Reproduce the material in full, unchanged.
>> Begin
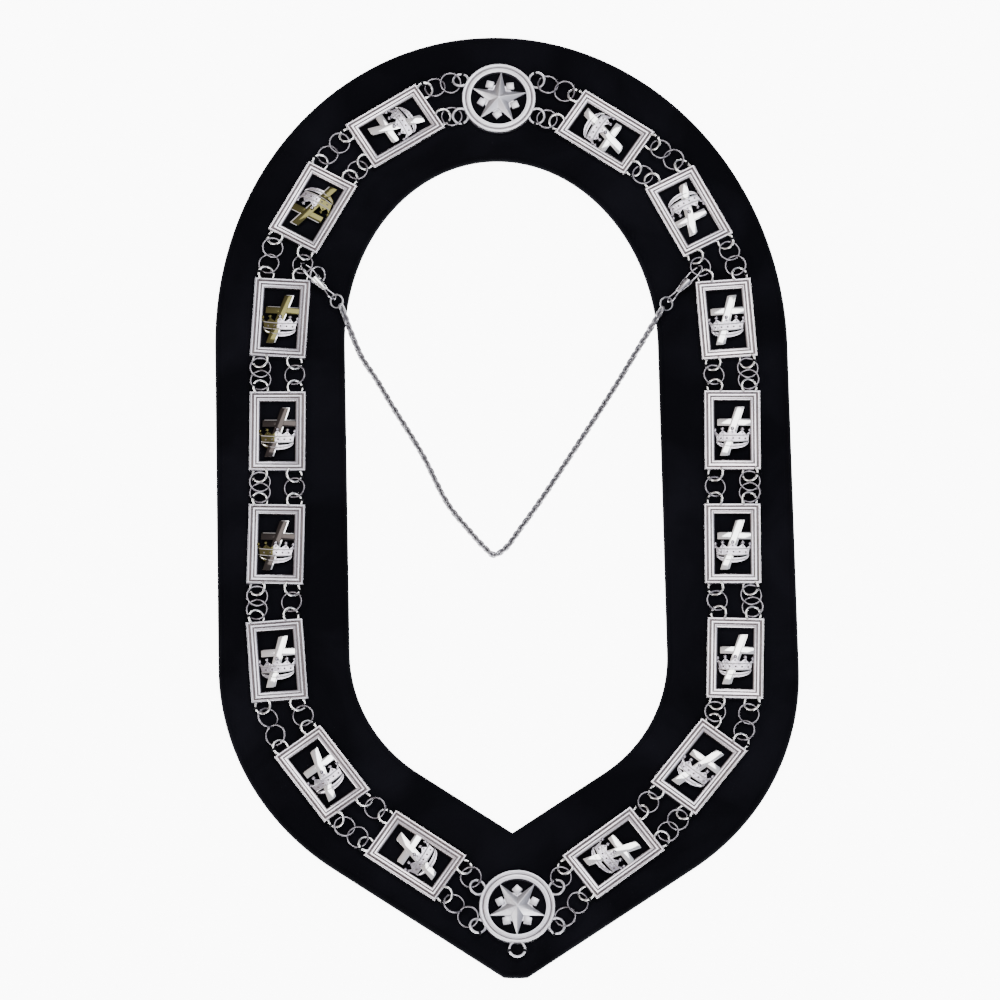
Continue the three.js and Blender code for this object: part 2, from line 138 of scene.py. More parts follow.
sky_tree.links.new(side_tint.outputs["Result"], background.inputs["Color"])
sky_tree.links.new(brightness.outputs["Result"], background.inputs["Strength"])
bpy.context.scene.world = sky


def soft_box(name, place, size, power):
    light = bpy.data.lights.new(name, "AREA")
    light.shape = "SQUARE"
    light.size = size
    light.energy = power
    lamp = bpy.data.objects.new(name, light)
    lamp.location = place
    lamp.rotation_euler = (Vector(place) - picture_centre).to_track_quat("Z", "Y").to_euler()
    bpy.context.collection.objects.link(lamp)


soft_box("mirror_box", place=(0.35, 0.95, 2.1), size=1.3, power=26)
soft_box("side_box", place=(-1.7, -0.5, 1.5), size=0.8, power=14)
soft_box("front_box", place=(0.5, -2.4, 2.2), size=1.6, power=60)
print("floor and lights set")

# %% [markdown]
# ## Shared effects
# Two effects serve several finishes, so each is a shader node group. The first is handled
# metal: a fine grain in the surface and cloudy changes of colour and gloss. The second is
# the nap of a cloth pile, brushed lighter in some places than in others.

# %% Handled metal group
def new_group(name, inputs, outputs):
    group = bpy.data.node_groups.new(name, "ShaderNodeTree")
    for label, kind, value in inputs:
        socket = group.interface.new_socket(label, in_out="INPUT", socket_type=kind)
        socket.default_value = value
    for label, kind in outputs:
        group.interface.new_socket(label, in_out="OUTPUT", socket_type=kind)
    return group, group.nodes.new("NodeGroupInput"), group.nodes.new("NodeGroupOutput")


def add_noise(group, scale, detail):
    texture = group.nodes.new("ShaderNodeTexNoise")
    texture.inputs["Detail"].default_value = detail
    group.links.new(scale, texture.inputs["Scale"])
    return texture


COLOR, VALUE, NORMAL = "NodeSocketColor", "NodeSocketFloat", "NodeSocketVector"
handled_metal, given, result = new_group(
    "handled_metal",
    [("Color", COLOR, (0.8, 0.8, 0.8, 1)), ("Cloud Color", COLOR, (0.6, 0.6, 0.6, 1)),
     ("Cloud Scale", VALUE, 60), ("Smooth Roughness", VALUE, 0.2), ("Dull Roughness", VALUE, 0.4),
     ("Grain Scale", VALUE, 1500), ("Grain Depth", VALUE, 0.1)],
    [("Color", COLOR), ("Roughness", VALUE), ("Normal", NORMAL)])
place = handled_metal.nodes.new("ShaderNodeTexCoord")
cloud = add_noise(handled_metal, given.outputs["Cloud Scale"], 3)
grain = add_noise(handled_metal, given.outputs["Grain Scale"], 2)
blend = color_mix(handled_metal)
gloss = handled_metal.nodes.new("ShaderNodeMapRange")
bump = handled_metal.nodes.new("ShaderNodeBump")
bump.inputs["Distance"].default_value = 0.0002
links = handled_metal.links
links.new(place.outputs["Object"], cloud.inputs["Vector"])
links.new(place.outputs["Object"], grain.inputs["Vector"])
links.new(cloud.outputs["Fac"], blend.inputs["Factor"])
links.new(given.outputs["Color"], blend.inputs["A"])
links.new(given.outputs["Cloud Color"], blend.inputs["B"])
links.new(cloud.outputs["Fac"], gloss.inputs["Value"])
links.new(given.outputs["Smooth Roughness"], gloss.inputs["To Min"])
links.new(given.outputs["Dull Roughness"], gloss.inputs["To Max"])
links.new(grain.outputs["Fac"], bump.inputs["Height"])
links.new(given.outputs["Grain Depth"], bump.inputs["Strength"])
links.new(blend.outputs["Result"], result.inputs["Color"])
links.new(gloss.outputs["Result"], result.inputs["Roughness"])
links.new(bump.outputs["Normal"], result.inputs["Normal"])
print("group", handled_metal.name, "has", len(handled_metal.nodes), "nodes")

# %% Cloth nap group
cloth_nap, given, result = new_group(
    "cloth_nap",
    [("Color", COLOR, (0.01, 0.01, 0.015, 1)), ("Brushed Color", COLOR, (0.03, 0.03, 0.04, 1)),
     ("Patch Scale", VALUE, 14), ("Pile Scale", VALUE, 2500), ("Pile Depth", VALUE, 0.5)],
    [("Color", COLOR), ("Roughness", VALUE), ("Normal", NORMAL)])
place = cloth_nap.nodes.new("ShaderNodeTexCoord")
patch = add_noise(cloth_nap, given.outputs["Patch Scale"], 5)
patch.inputs["Distortion"].default_value = 0.6
pile = add_noise(cloth_nap, given.outputs["Pile Scale"], 2)
brushed = map_range(cloth_nap, 0.42, 0.72, 0, 1)
blend = color_mix(cloth_nap)
dull = map_range(cloth_nap, 0, 1, 0.82, 1.0)
bump = cloth_nap.nodes.new("ShaderNodeBump")
bump.inputs["Distance"].default_value = 0.0004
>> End
Result for this task |
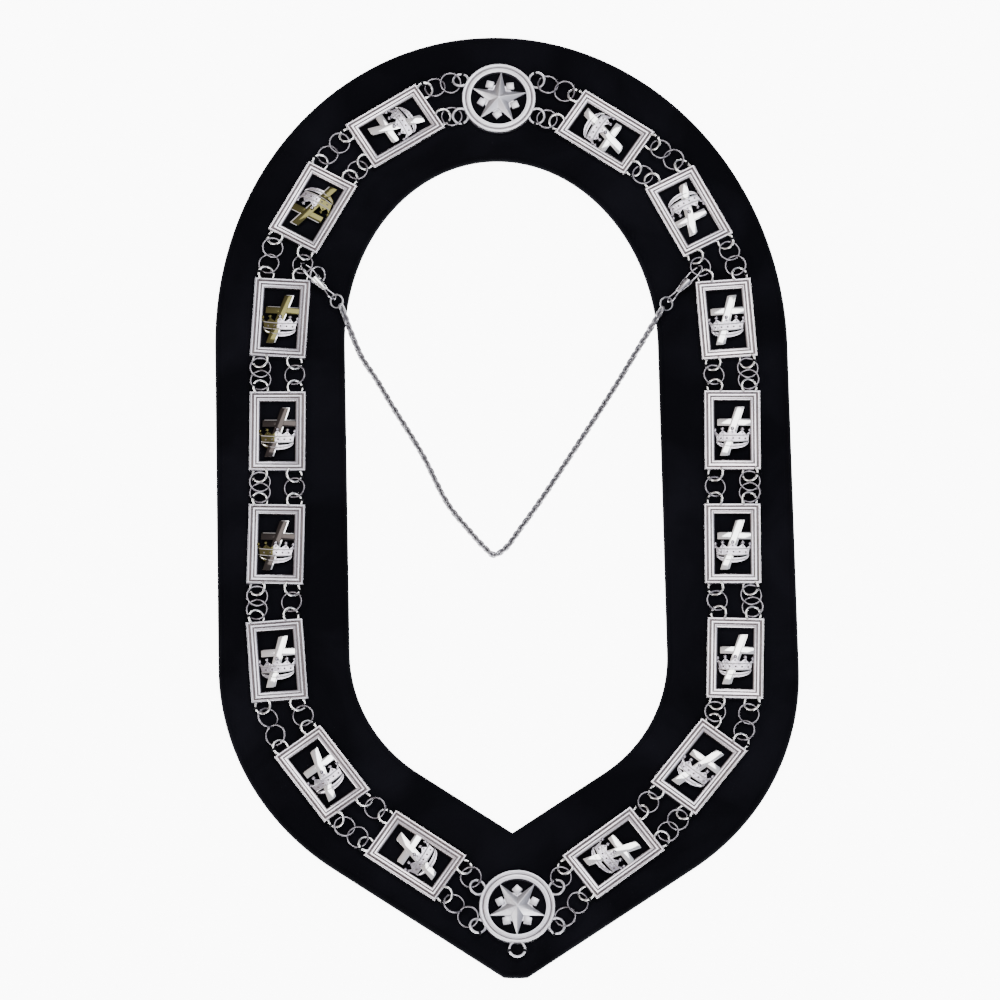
Continue the three.js and Blender code for this object: part 2, from line 138 of scene.py. More parts follow.
sky_tree.links.new(side_tint.outputs["Result"], background.inputs["Color"])
sky_tree.links.new(brightness.outputs["Result"], background.inputs["Strength"])
bpy.context.scene.world = sky


def soft_box(name, place, size, power):
    light = bpy.data.lights.new(name, "AREA")
    light.shape = "SQUARE"
    light.size = size
    light.energy = power
    lamp = bpy.data.objects.new(name, light)
    lamp.location = place
    lamp.rotation_euler = (Vector(place) - picture_centre).to_track_quat("Z", "Y").to_euler()
    bpy.context.collection.objects.link(lamp)


soft_box("mirror_box", place=(0.35, 0.95, 2.1), size=1.3, power=26)
soft_box("side_box", place=(-1.7, -0.5, 1.5), size=0.8, power=14)
soft_box("front_box", place=(0.5, -2.4, 2.2), size=1.6, power=60)
print("floor and lights set")

# %% [markdown]
# ## Shared effects
# Two effects serve several finishes, so each is a shader node group. The first is handled
# metal: a fine grain in the surface and cloudy changes of colour and gloss. The second is
# the nap of a cloth pile, brushed lighter in some places than in others.

# %% Handled metal group
def new_group(name, inputs, outputs):
    group = bpy.data.node_groups.new(name, "ShaderNodeTree")
    for label, kind, value in inputs:
        socket = group.interface.new_socket(label, in_out="INPUT", socket_type=kind)
        socket.default_value = value
    for label, kind in outputs:
        group.interface.new_socket(label, in_out="OUTPUT", socket_type=kind)
    return group, group.nodes.new("NodeGroupInput"), group.nodes.new("NodeGroupOutput")


def add_noise(group, scale, detail):
    texture = group.nodes.new("ShaderNodeTexNoise")
    texture.inputs["Detail"].default_value = detail
    group.links.new(scale, texture.inputs["Scale"])
    return texture


COLOR, VALUE, NORMAL = "NodeSocketColor", "NodeSocketFloat", "NodeSocketVector"
handled_metal, given, result = new_group(
    "handled_metal",
    [("Color", COLOR, (0.8, 0.8, 0.8, 1)), ("Cloud Color", COLOR, (0.6, 0.6, 0.6, 1)),
     ("Cloud Scale", VALUE, 60), ("Smooth Roughness", VALUE, 0.2), ("Dull Roughness", VALUE, 0.4),
     ("Grain Scale", VALUE, 1500), ("Grain Depth", VALUE, 0.1)],
    [("Color", COLOR), ("Roughness", VALUE), ("Normal", NORMAL)])
place = handled_metal.nodes.new("ShaderNodeTexCoord")
cloud = add_noise(handled_metal, given.outputs["Cloud Scale"], 3)
grain = add_noise(handled_metal, given.outputs["Grain Scale"], 2)
blend = color_mix(handled_metal)
gloss = handled_metal.nodes.new("ShaderNodeMapRange")
bump = handled_metal.nodes.new("ShaderNodeBump")
bump.inputs["Distance"].default_value = 0.0002
links = handled_metal.links
links.new(place.outputs["Object"], cloud.inputs["Vector"])
links.new(place.outputs["Object"], grain.inputs["Vector"])
links.new(cloud.outputs["Fac"], blend.inputs["Factor"])
links.new(given.outputs["Color"], blend.inputs["A"])
links.new(given.outputs["Cloud Color"], blend.inputs["B"])
links.new(cloud.outputs["Fac"], gloss.inputs["Value"])
links.new(given.outputs["Smooth Roughness"], gloss.inputs["To Min"])
links.new(given.outputs["Dull Roughness"], gloss.inputs["To Max"])
links.new(grain.outputs["Fac"], bump.inputs["Height"])
links.new(given.outputs["Grain Depth"], bump.inputs["Strength"])
links.new(blend.outputs["Result"], result.inputs["Color"])
links.new(gloss.outputs["Result"], result.inputs["Roughness"])
links.new(bump.outputs["Normal"], result.inputs["Normal"])
print("group", handled_metal.name, "has", len(handled_metal.nodes), "nodes")

# %% Cloth nap group
cloth_nap, given, result = new_group(
    "cloth_nap",
    [("Color", COLOR, (0.01, 0.01, 0.015, 1)), ("Brushed Color", COLOR, (0.03, 0.03, 0.04, 1)),
     ("Patch Scale", VALUE, 14), ("Pile Scale", VALUE, 2500), ("Pile Depth", VALUE, 0.5)],
    [("Color", COLOR), ("Roughness", VALUE), ("Normal", NORMAL)])
place = cloth_nap.nodes.new("ShaderNodeTexCoord")
patch = add_noise(cloth_nap, given.outputs["Patch Scale"], 5)
patch.inputs["Distortion"].default_value = 0.6
pile = add_noise(cloth_nap, given.outputs["Pile Scale"], 2)
brushed = map_range(cloth_nap, 0.42, 0.72, 0, 1)
blend = color_mix(cloth_nap)
dull = map_range(cloth_nap, 0, 1, 0.82, 1.0)
bump = cloth_nap.nodes.new("ShaderNodeBump")
bump.inputs["Distance"].default_value = 0.0004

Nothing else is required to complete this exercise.